Ski resort in Haute-Maurienne, France

Val Cenis is a ski and mountain resort situated in the Haute-Maurienne region of the French Alps, close to the Italian border. It is composed of five villages; Lanslebourg, Lanslevillard, Termignon, Sollières-Sardières and Bramans. The villages sit between 1200m and 1500m, respectively, and lifts climb to a maximum altitude of 2740m. The resort is not very well known due to its location at the end of a valley and difficulty of access and attracts a mainly French, Italian, Belgian and Dutch contingent each winter. It is a lot quieter than larger ski resorts in the French Alps and does not normally suffer from long lift queues. It is ideally located in the Maurienne region with good transport links in and out of Modane, Lyon, Geneva and Chambery.

At the top of the mountain lays Lac du Mont Cenis; in the summer or the winter this is a delightful sight. In the winter the lake freezes and allows for beautiful pictures from the Canopée des Cîmes, a suspended boat shaped platform.

== Skiing ==

Val Cenis ski area cover Termignon, Lanslebourg and Lanslevillard. It is open to skiers and snowboarders from December to April each year. It has terrain to cater for all abilities, although is perhaps more suited to intermediates than anyone else. There are 9 green runs, 10 blue runs, 18 red runs, and 6 black runs, as well as 2 gondolas, 10 chairlifts, and 8 drag lifts.

One of the major attractions of Val Cenis is the existence of blue pistes from top to bottom, which allows beginners to enjoy the heights of the mountain which they may not be able to reach at other resorts. Amongst its pistes Val Cenis boasts the longest green run in Europe; the 10km l'Escargot, which doubles as a road in summer, winds down from 2100m to 1400m.

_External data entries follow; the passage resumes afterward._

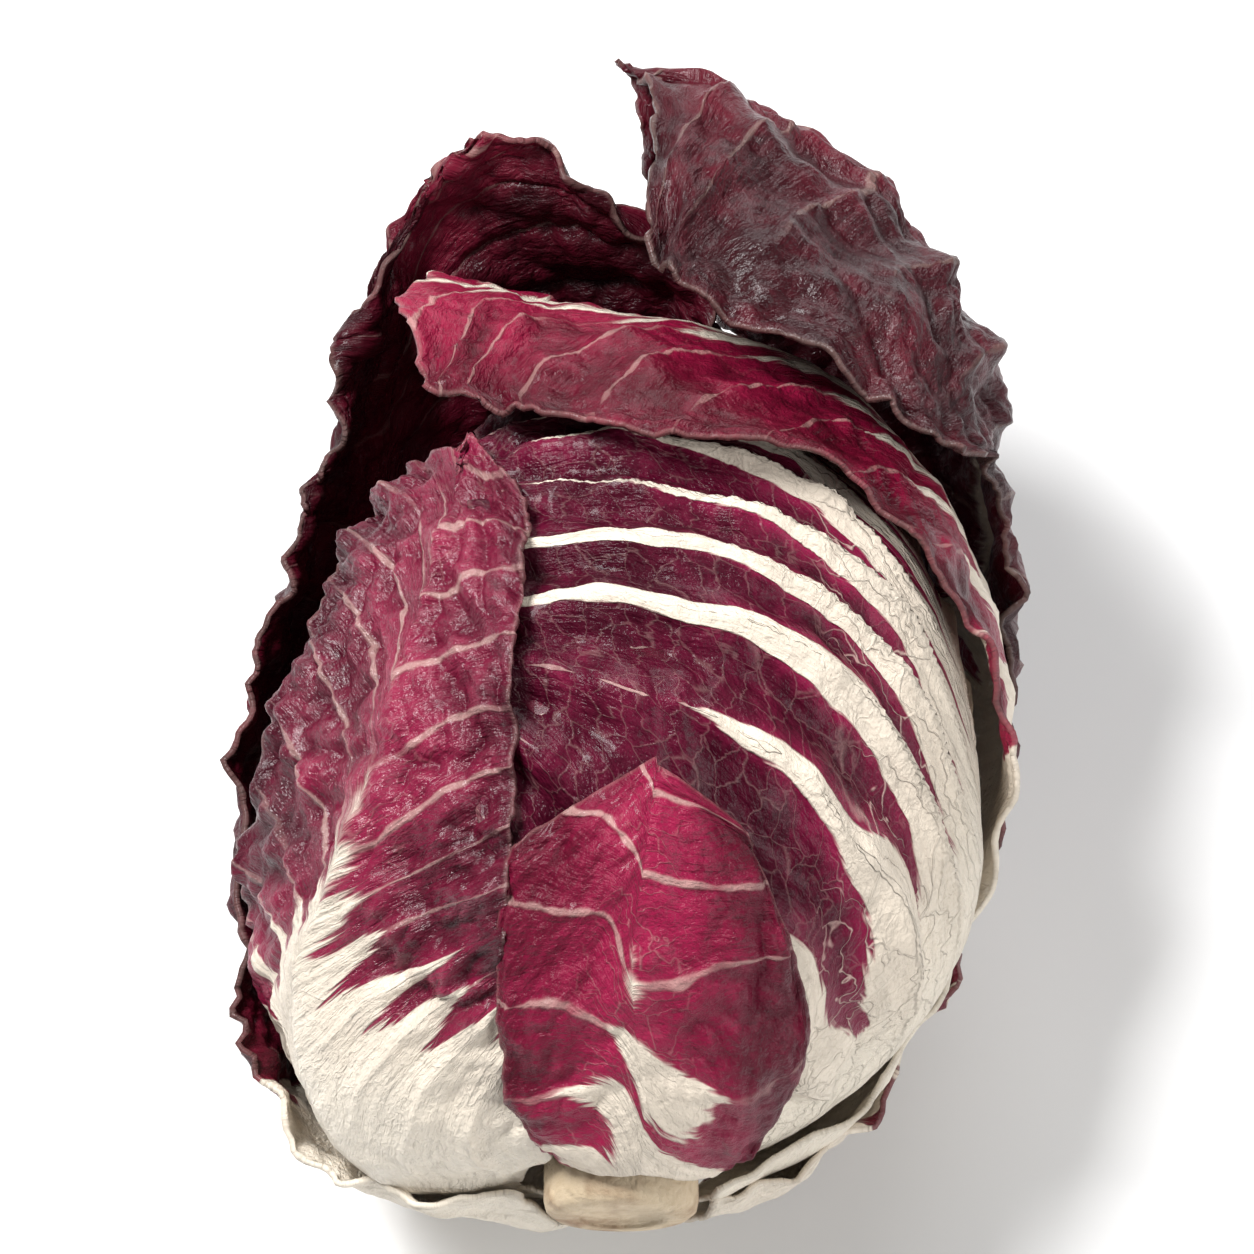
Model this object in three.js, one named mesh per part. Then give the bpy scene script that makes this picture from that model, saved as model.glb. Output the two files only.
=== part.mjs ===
// A small head of red radicchio, lying on its side as it was cut: a short tapered stem with a heart
// bud on it, and twenty-three cupped leaves wrapped round the bud. Each leaf is its own closed solid.
//
// Units are millimetres, +Z is up and the surface that the head lies on is Z = 0. The head's axis
// runs from the cut stem, at -Y, to the leaf tips, at +Y, and the origin is under the middle of the
// head's bounding box.
//
// A place on the head is [angle, turn, lift]: its angle from the cut stem and its turn round the
// axis, in degrees, and how far it stands off its leaf's shell. Turn 0 is on top of the head and 90
// on its right, seen from above with the stem towards the viewer. A leaf is a sheet drawn through
// two or more columns of places, each from the leaf's foot to its tip, from its left margin to its
// right one. A point of it is s, from 0 at the foot to 1 at the tip, and t, from -1 to 1 across.
import * as THREE from "three";

// The head
const TIP_RISE = 7; // degrees that the leaf tips stand above the cut stem
const LENGTHENING = 1.16; // a shell's half length over its half width
const LEAF_THICKNESS = 0.9;
const OUTERMOST_SHELL = 36.8; // half the width of the head's ball
const FLAT_DEPTH = 1.9; // how far the lowest leaf is pressed flat where the head rests
const FACET_SAG = 0.2; // how far a facet may lie inside its shell
const TIP_ROUNDING = 0.05; // how much shorter the margins are than the middle of a leaf

// The stem
const STEM_RADIUS = { cut: 6.6, top: 2.4 };
const STEM_CUT_INSIDE = 3.3; // the cut face stands this far inside the outermost shell's end
const STEM_CLEARANCE = 0.6; // between the stem and the leaf bases

// The bud
const BUD_RADIUS = 6;

// The leaves that show, outermost first, with each leaf's shell: its distance from the head's centre.
const OUTER_LEAVES = [
  {
    // The dark loose leaf on the right: it wraps the far side, stands off past the tips and folds
    // forward over the top right.
    shell: 36.8,
    columns: [
      [
        [15, 112, -2.8], [45, 116, -2], [78, 112, -1.2], [102, 98], [120, 80, 3.5], [118, 52, 2],
        [125, 36, 2], [138, 8, 1.6], [158, 0, 9],
      ],
      [
        [15, 124, -2.8], [45, 128, -2], [80, 124, -1.2], [105, 112, 1], [124, 92, 5], [130, 68, 9],
        [144, 64, 12.5], [158, 45, 15], [167, -10, 20],
      ],
      [
        [15, 138, -2.8], [50, 140, -2], [85, 136, -1], [110, 124, 2], [130, 112, 6],
        [146, 104, 10], [160, 84, 13], [168, 50, 15], [173, 0, 15],
      ],
      [
        [15, 170, -2], [50, 158, -0.8], [85, 150, -0.4], [110, 146], [132, 143], [150, 140, 2],
        [162, 140, 3], [171, 150, 4], [176, 180, 4],
      ],
    ],
  },
  {
    // The dark loose leaf under the head on the left: its tip stands up behind the head as a hood.
    shell: 34.6,
    columns: [
      [
        [15, 160, -1.8], [50, 143, -1.4], [85, 138, -0.4], [115, 142], [140, 146, 1.4], [158, 118, 2.6],
        [165, 74, 4.6], [164, 10, 8.4],
      ],
      [
        [15, -142, -0.4], [42, -146, 2.2], [85, -150], [112, -134], [135, -122, 2], [150, -100, 7],
        [157, -66, 13], [160, -36, 16.5],
      ],
      [
        [15, -86, -0.4], [40, -90, 5], [66, -90, 2.6], [94, -88, -0.6], [116, -86, -0.4],
        [130, -86, 1.4], [140, -84, 5.4], [148, -76, 9],
      ],
    ],
  },
  {
    // The bright leaf from the right-hand side: its blade lies right across the top of the tips.
    shell: 35.2,
    columns: [
      [
        [15, 100, -2.6], [45, 108, -1.8], [72, 104, -1.2], [92, 76], [107, 52], [117, 30],
        [119, 4], [126, -24, 0.5], [127, -52, 10],
      ],
      [
        [15, 118, -2.6], [45, 122, -1.8], [75, 118, -1.2], [100, 102], [122, 86], [140, 68],
        [155, 34], [160, -20, 1], [143, -62, 9],
      ],
      [
        [15, 146, -2.8], [45, 138, -2], [75, 132, -1.2], [100, 128], [122, 124], [140, 122],
        [155, 128], [168, 150], [170, -130, 2],
      ],
    ],
  },
  {
    // The short torn leaf over the middle of the stem end.
    shell: 33.8,
    columns: [
      [[16, -46], [28, -38, 1], [42, -30, 0.6], [56, -25], [71, -17]],
      [[16, 10], [32, 6], [50, 2], [67, 4], [80, 6]],
      [[16, 84, 0.5], [30, 66, 0.9], [46, 48, 0.8], [60, 30, 0.4], [75, 17]],
    ],
  },
  {
    // The leaf on the left, with a broad white foot.
    shell: 32.4,
    columns: [
      [[16, -150, 0.5], [38, -124, 3], [66, -96, 3], [88, -70, 1], [106, -60], [120, -58], [132, -54]],
      [[16, -104], [34, -92, 5], [56, -68, 3.5], [74, -44, 1], [94, -36], [112, -32], [130, -32]],
      [[16, -40], [34, -28], [52, -21], [70, -17], [88, -16], [106, -15], [122, -19]],
    ],
  },
  {
    // The large leaf on the right, whose veins fan over the top from a very broad white midrib.
    shell: 31,
    columns: [
      [[16, 30], [38, -10], [64, -24], [92, -28], [120, -32], [146, -60]],
      [[16, 112], [38, 106, 0.7], [68, 96, 1.2], [94, 78, 0.5], [120, 62], [146, 38]],
      [[16, 160], [40, 152], [70, 140], [98, 130], [122, 124], [146, 120]],
    ],
  },
];

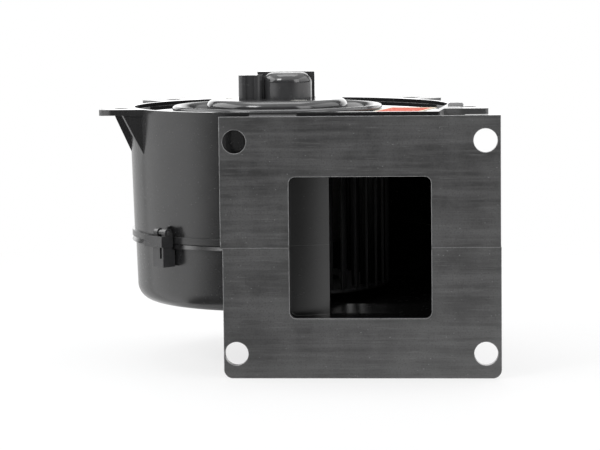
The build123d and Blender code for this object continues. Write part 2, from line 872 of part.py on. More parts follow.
# Shaft and its two sintered bearings
shaft_top = upper_bearing_top - axial_play
shaft_bottom = wheel_floor - shaft_tail
with BuildPart() as motor_shaft:
    with BuildSketch(fan_plane(shaft_bottom)):
        Circle(shaft_radius)
    extrude(amount=shaft_top - shaft_bottom)
    chamfer(motor_shaft.edges().filter_by(GeomType.CIRCLE), shaft_radius / 10)
motor_shaft.part.label = "motor_shaft"
export_step(motor_shaft.part, "parts/motor_shaft.step")

for name, bottom in (
    ("upper_bearing", upper_bearing_bottom),
    ("lower_bearing", lower_bearing_bottom),
):
    with BuildPart() as bearing:
        with BuildSketch(fan_plane(bottom)):
            Circle(bearing_radius)
            Circle(shaft_radius + bearing_clearance, mode=Mode.SUBTRACT)
        extrude(amount=bearing_length)
    bearing.part.label = name
    export_step(bearing.part, f"parts/{name}.step")

with BuildPart() as thrust_washers:
    for bottom in (
        lower_bearing_top + axial_play,
        upper_bearing_bottom - axial_play - washer_thickness,
    ):
        with BuildSketch(fan_plane(bottom)):
            Circle(washer_radius)
            Circle(shaft_radius + washer_clearance, mode=Mode.SUBTRACT)
        extrude(amount=washer_thickness)
thrust_washers.part.label = "thrust_washers"
export_step(thrust_washers.part, "parts/thrust_washers.step")

# Armature: slotted core, coils and commutator
with BuildPart() as armature_core:
    with BuildSketch(fan_plane(core_bottom)):
        Circle(core_radius)
        Circle(shaft_radius, mode=Mode.SUBTRACT)
        with PolarLocations(slot_circle, slot_count):
            Circle(slot_radius, mode=Mode.SUBTRACT)
        with PolarLocations((slot_circle + core_radius) / 2 + over, slot_count):
            Rectangle(core_radius - slot_circle + 2 * over, slot_mouth, mode=Mode.SUBTRACT)
    extrude(amount=core_length)
armature_core.part.label = "armature_core"
export_step(armature_core.part, "parts/armature_core.step")

with BuildPart() as armature_windings:
    with BuildSketch(turning_plane):
        for bottom in (core_bottom - coil_gap - coil_head_height, core_top + coil_gap):
            middle = ((coil_head_inner + coil_head_outer) / 2, bottom + coil_head_height / 2)
            with Locations(middle):
                RectangleRounded(
                    coil_head_outer - coil_head_inner, coil_head_height, coil_head_height / 3
                )
    revolve(axis=fan_axis)
    with BuildSketch(fan_plane(core_bottom - coil_head_height / 2)):
        with PolarLocations(slot_circle, slot_count):
            Circle(slot_radius - coil_gap)
    extrude(amount=core_length + coil_head_height)
armature_windings.part.label = "armature_windings"
export_step(armature_windings.part, "parts/armature_windings.step")

with BuildPart() as commutator:
    with BuildSketch(fan_plane(commutator_bottom)):
        Circle(commutator_radius)
        Circle(shaft_radius, mode=Mode.SUBTRACT)
    extrude(amount=commutator_length)
    with BuildSketch(fan_plane(commutator_bottom)):
        Circle(commutator_radius + commutator_riser)
        Circle(shaft_radius, mode=Mode.SUBTRACT)
    extrude(amount=commutator_riser)
    with BuildSketch(fan_plane(commutator_bottom)):
        with PolarLocations(commutator_radius + commutator_riser, slot_count):
            Rectangle(2 * commutator_riser + 2 * over, commutator_slot)
    extrude(amount=commutator_length, mode=Mode.SUBTRACT)
commutator.part.label = "commutator"
export_step(commutator.part, "parts/commutator.step")

# Brush gear: card, boxes, brushes and their springs
with BuildPart() as brush_card:
    with BuildSketch(fan_plane(card_bottom)):
        Circle(can_inner - magnet_gap)
        Circle(bell_boss_radius + card_clearance, mode=Mode.SUBTRACT)
    extrude(amount=card_thickness)
brush_card.part.label = "brush_card"
export_step(brush_card.part, "parts/brush_card.step")

pocket_height = brush_height + 2 * brush_clearance
pocket_width = brush_width + 2 * brush_clearance
pocket_bottom = brush_middle - pocket_height / 2
with BuildPart() as brush_holders:
    for side, turn in ((-1, 180.0), (1, 0.0)):
        with BuildSketch(fan_plane(pocket_bottom - brush_box_wall, angle=turn)):
            with Locations(((brush_box_inner + brush_box_outer + brush_box_wall) / 2, 0)):
                Rectangle(
                    brush_box_outer + brush_box_wall - brush_box_inner,
                    pocket_width + 2 * brush_box_wall,
                )
        extrude(amount=card_bottom - pocket_bottom + brush_box_wall)
        with BuildSketch(fan_plane(pocket_bottom, angle=turn)):
            with Locations(((brush_box_inner + brush_box_outer - over) / 2, 0)):
                Rectangle(brush_box_outer - brush_box_inner + over, pocket_width)
        extrude(amount=pocket_height, mode=Mode.SUBTRACT)
brush_holders.part.label = "brush_holders"
export_step(brush_holders.part, "parts/brush_holders.step")

for name, turn in (("left", 180.0), ("right", 0.0)):
    with BuildPart() as brush:
        with BuildSketch(fan_plane(brush_middle - brush_height / 2, angle=turn)):
            with Locations((brush_start + brush_length / 2 - over, 0)):
                Rectangle(brush_length + 2 * over, brush_width)
            Circle(brush_start, mode=Mode.SUBTRACT)
        extrude(amount=brush_height)
    brush.part.label = f"brush_{name}"
    export_step(brush.part, f"parts/brush_{name}.step")
    brush_back = brush_start + brush_length
    spring_start = brush_back + spring_wire_radius + brush_clearance
    spring_end = brush_box_outer - spring_wire_radius - brush_clearance
    plane = fan_plane(brush_middle, angle=turn)
    with BuildPart() as brush_spring:
        with BuildLine():
            coil = Helix(
                pitch=(spring_end - spring_start) / spring_turns,
                height=spring_end - spring_start,
                radius=spring_coil_radius,
                center=plane.from_local_coords((spring_start, 0, 0)),
                direction=plane.x_dir,
            )
        with BuildSketch(Plane(origin=coil @ 0, z_dir=coil % 0)):
            Circle(spring_wire_radius)
        sweep()
    brush_spring.part.label = f"brush_spring_{name}"
    export_step(brush_spring.part, f"parts/brush_spring_{name}.step")

# Screws that hold the motor up to the cap
with BuildPart() as motor_screws:
    for angle in screw_angles:
        with BuildSketch(fan_plane(cap_top, angle=angle)):
            with Locations((screw_circle, 0)):
                Circle(screw_head_radius)
        extrude(amount=-screw_head_height, taper=degrees(atan(
            (screw_head_radius - screw_radius) / screw_head_height)))
        with BuildSketch(fan_plane(cap_top, angle=angle)):
            with Locations((screw_circle, 0)):
                Circle(screw_radius)
        extrude(amount=-screw_length)
motor_screws.part.label = "motor_screws"
export_step(motor_screws.part, "parts/motor_screws.step")

# Wheel: plate, hub and ribs below, forward-curved blades, and a ring at the inlet end
def blade_section():
    """One blade, seen from above: thin, with its tip ahead of its root as the wheel turns."""
    lead = radians(-blade_lead)
    tip = (wheel_radius * cos(lead), wheel_radius * sin(lead))
    middle = ((wheel_inner + tip[0]) / 2 + blade_sag / 2, tip[1] / 2 + blade_sag)
    half = blade_thickness / 2
    with BuildSketch() as section:
        with BuildLine():
            back = ThreePointArc(
                (wheel_inner, half), (middle[0] + half, middle[1] + half), (tip[0], tip[1] + half)
            )
            front = ThreePointArc(
                (wheel_inner, -half), (middle[0] - half, middle[1] - half), (tip[0], tip[1] - half)
            )
            Line(back @ 0, front @ 0)
            Line(back @ 1, front @ 1)
        make_face()
    return section.sketch


blade_bottom = wheel_floor + wheel_plate / 2
ring_bottom = wheel_top - wheel_ring_height
with BuildPart() as blower_wheel:
    with BuildSketch(fan_plane(wheel_floor)):
        Circle(wheel_radius)
    extrude(amount=wheel_plate)
    with BuildSketch(fan_plane(ring_bottom)):
        Circle(wheel_radius + wheel_ring_lip)
        Circle(wheel_inner, mode=Mode.SUBTRACT)
    extrude(amount=wheel_ring_height)
    with BuildSketch(fan_plane(blade_bottom)):
        with PolarLocations(0, blade_count):
            add(blade_section())
    extrude(amount=ring_bottom + wheel_ring_height / 2 - blade_bottom)
    with BuildSketch(fan_plane(wheel_floor)):
        Circle(hub_radius)
    extrude(amount=hub_top - wheel_floor)
    with BuildSketch(fan_plane(wheel_floor)):
        with PolarLocations((insert_radius + rib_reach) / 2, rib_count):
            Rectangle(rib_reach - insert_radius, rib_thickness)
    extrude(amount=wheel_plate + rib_height)
    with BuildSketch(fan_plane(wheel_floor)):
        Circle(insert_radius)
    extrude(amount=hub_top - wheel_floor, mode=Mode.SUBTRACT)
blower_wheel.part.label = "blower_wheel"
export_step(blower_wheel.part, "parts/blower_wheel.step")

insert_bottom = (wheel_floor + hub_top - insert_length) / 2
with BuildPart() as wheel_insert:
    with BuildSketch(fan_plane(insert_bottom)):
        Circle(insert_radius)
        Circle(shaft_radius, mode=Mode.SUBTRACT)
    extrude(amount=insert_length)
wheel_insert.part.label = "wheel_insert"
export_step(wheel_insert.part, "parts/wheel_insert.step")

with BuildPart() as wheel_clip:
    with BuildSketch(fan_plane(wheel_floor - clip_gap)):
        Circle(clip_radius)
        Circle(shaft_radius, mode=Mode.SUBTRACT)
        with PolarLocations(shaft_radius, 6):
            Rectangle(clip_radius - shaft_radius, clip_thickness, mode=Mode.SUBTRACT)
    extrude(amount=-clip_thickness)
wheel_clip.part.label = "wheel_clip"
export_step(wheel_clip.part, "parts/wheel_clip.step")
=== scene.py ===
import json
import math

import bmesh
import bpy
from mathutils import Matrix, Vector


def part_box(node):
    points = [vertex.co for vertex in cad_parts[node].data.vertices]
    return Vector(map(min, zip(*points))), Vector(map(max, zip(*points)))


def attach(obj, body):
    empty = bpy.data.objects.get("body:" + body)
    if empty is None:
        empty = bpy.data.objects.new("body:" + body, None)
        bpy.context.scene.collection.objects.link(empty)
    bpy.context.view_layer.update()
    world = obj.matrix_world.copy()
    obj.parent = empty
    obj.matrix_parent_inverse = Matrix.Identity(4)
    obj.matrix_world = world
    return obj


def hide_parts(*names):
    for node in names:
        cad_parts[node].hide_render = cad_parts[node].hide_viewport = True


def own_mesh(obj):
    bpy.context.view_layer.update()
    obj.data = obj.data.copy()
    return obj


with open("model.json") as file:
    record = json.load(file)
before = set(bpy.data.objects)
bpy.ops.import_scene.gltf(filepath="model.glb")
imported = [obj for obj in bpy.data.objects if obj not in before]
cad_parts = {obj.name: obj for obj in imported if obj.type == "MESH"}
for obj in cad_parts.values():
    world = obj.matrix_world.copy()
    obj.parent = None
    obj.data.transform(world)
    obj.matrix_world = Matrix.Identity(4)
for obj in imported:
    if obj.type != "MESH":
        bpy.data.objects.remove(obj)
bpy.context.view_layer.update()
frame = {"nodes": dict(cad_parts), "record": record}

# Looks of the blower motor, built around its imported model. Metres, in the model's own frame:
# X to the right, Y into the blower, Z up along the fan's axis. The origin is the middle of the
# outlet flange's front face.
nodes = frame["nodes"]

AXIS = Vector((-0.0355, 0.0585, 0.0))
FLOOR = -0.0500
COOL_TINT = (1.0, 1.0, 1.03)
PLASTIC_BUMP = 0.0008
WELD_DISTANCE = 1e-6
SHARP_ANGLE = math.radians(35.0)


# Finishes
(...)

The lower section of the slopes are through trees, which means they are not exposed to wind and sun and tend to have better snow cover, although the scope for off-piste skiing is limited. Above the trees, from 2100m upwards, there is an abundance of off-piste skiing to be found. Impressive backcountry skiing can be found past the slopes at the Lanslevillard end of the resort, with several wide gullies within a large forested area. From the top of the TSF4 de la Met lift to 2800m there are panoramic views of the Lac du Mont Cenis almost 800m below, as well as several pistes running down to the lake's shore.

There is now even more skiing available from Val Cenis as the resort makes one with neighbouring Termignon offering 125km of pistes.

The Eski-Mo pass includes Val frejus, Aussois, la Norma, Val Cenis and Bonneval sur arc, the exclusive chocolate box ski resort
And Bessans is an eldorado for cross country and biathlon on the highest altiplano of Maurienne.